Ein Umfeld, glaubt Göttsche, in dem Kinder wie Darius am besten integriert werden können. Nach dem Sportunterricht sitzen die Kinder in ihrem Klasseraum an drei großen Tischen. Thema im Sachunterricht sind heute verschiedene Bäume und ihre Früchte. Nachdem Eiche, Buche, Kastanie und Ahorn genau begutachtet worden sind, soll die Zebra-Gruppe nun ihre Namen aufschreiben.
"Da hast du dir ja auch gleich das Schwerste ausgesucht."
Darius zerschneidet das Blatt vor ihm in kleine Teile. Buchstaben zu schreiben ist noch zu schwer für ihn, er baut sich ein Memory. Der Junge neben ihm ist erst 6, greift sich ein Blatt mit Mondsymbol. Mit den Buchstaben klappt es aber nicht. Deshalb ruft er Christoffer Göttsche.
"Was möchtest du denn überhaupt wissen von mir?"
"Welche Buchstaben man hier überall hinschreibt."
"Ich würde mal sagen, du machst den Anfangsbuchstaben immer erstmal? Weißt du, was das hier ist?
"Nuss."
"Ja, du kannst Nuss sagen, eine Nuss. Wie fängt die Nuss an? Mit welchem Buchstaben?
"Ein A?"
"Weißt du was, ich glaube, das ist echt noch zu schwierig für dich."
Individuelle Betreuung hat Tücken
Nach und nach widmen sich Göttsche, Parsaeian und Heide verschiedenen Kindern. Doch selbst mit drei Fachkräften in der Klasse scheint es fast unmöglich, jedem Kind individuell gerecht zu werden.
"Also, wirklich immer zu wissen, wo seid ihr, wo steht ihr und was fehlt dir noch vor allem. Das ist eine Herausforderung."
"Okay!"
Im Anschluss an den Unterricht treffen sich Lehrer und Pädagogen zur Teambesprechung. Immer wieder ein Thema: Sprachförderung.

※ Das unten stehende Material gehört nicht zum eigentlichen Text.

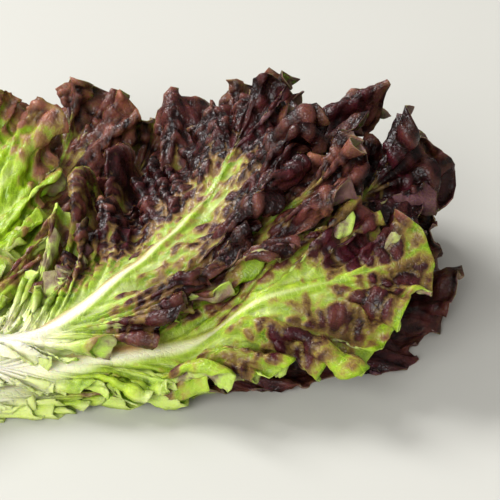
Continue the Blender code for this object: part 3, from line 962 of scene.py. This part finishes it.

"Aktuell einmal pro Woche in logopädischer Behandlung bei Frau Willmann, Moorwisch. Dann hab ich den Wochenplan für die motorischen Übungen aufgeschrieben. Ziele: Sensibilisierung, Kräftigung von Zunge, Lippe, Gesichtsmuskulatur. Herr Göttsche und Frau Heide. Täglich ca. zehn Minuten habe ich jetzt mal so..., wenn es denn jetzt endlich mal losgehen kann."
"Ist das Fach egal, wann wir das machen, also wann Frau Heide das einbaut?"
"Ja."
"Total wurscht."
Sprachförderung ist besonders wichtig an Darius Schule, nicht nur für ihn. Auch für viele seiner Klassenkameraden. Über 80 Prozent der Schüler haben einen Migrationshintergrund. Eineinhalb Stunden dauert die Besprechung. Viel zu wenig Zeit, stöhnen die Lehrer. Heute sprechen sie gerade mal über zwei ihrer Schüler. Und dennoch glauben sie, sind sie auf dem richtigen Weg. Auch weil Darius heute eine Spieluhr war und mitgemacht hat bei den Blättern und Bäumen - wie alle anderen.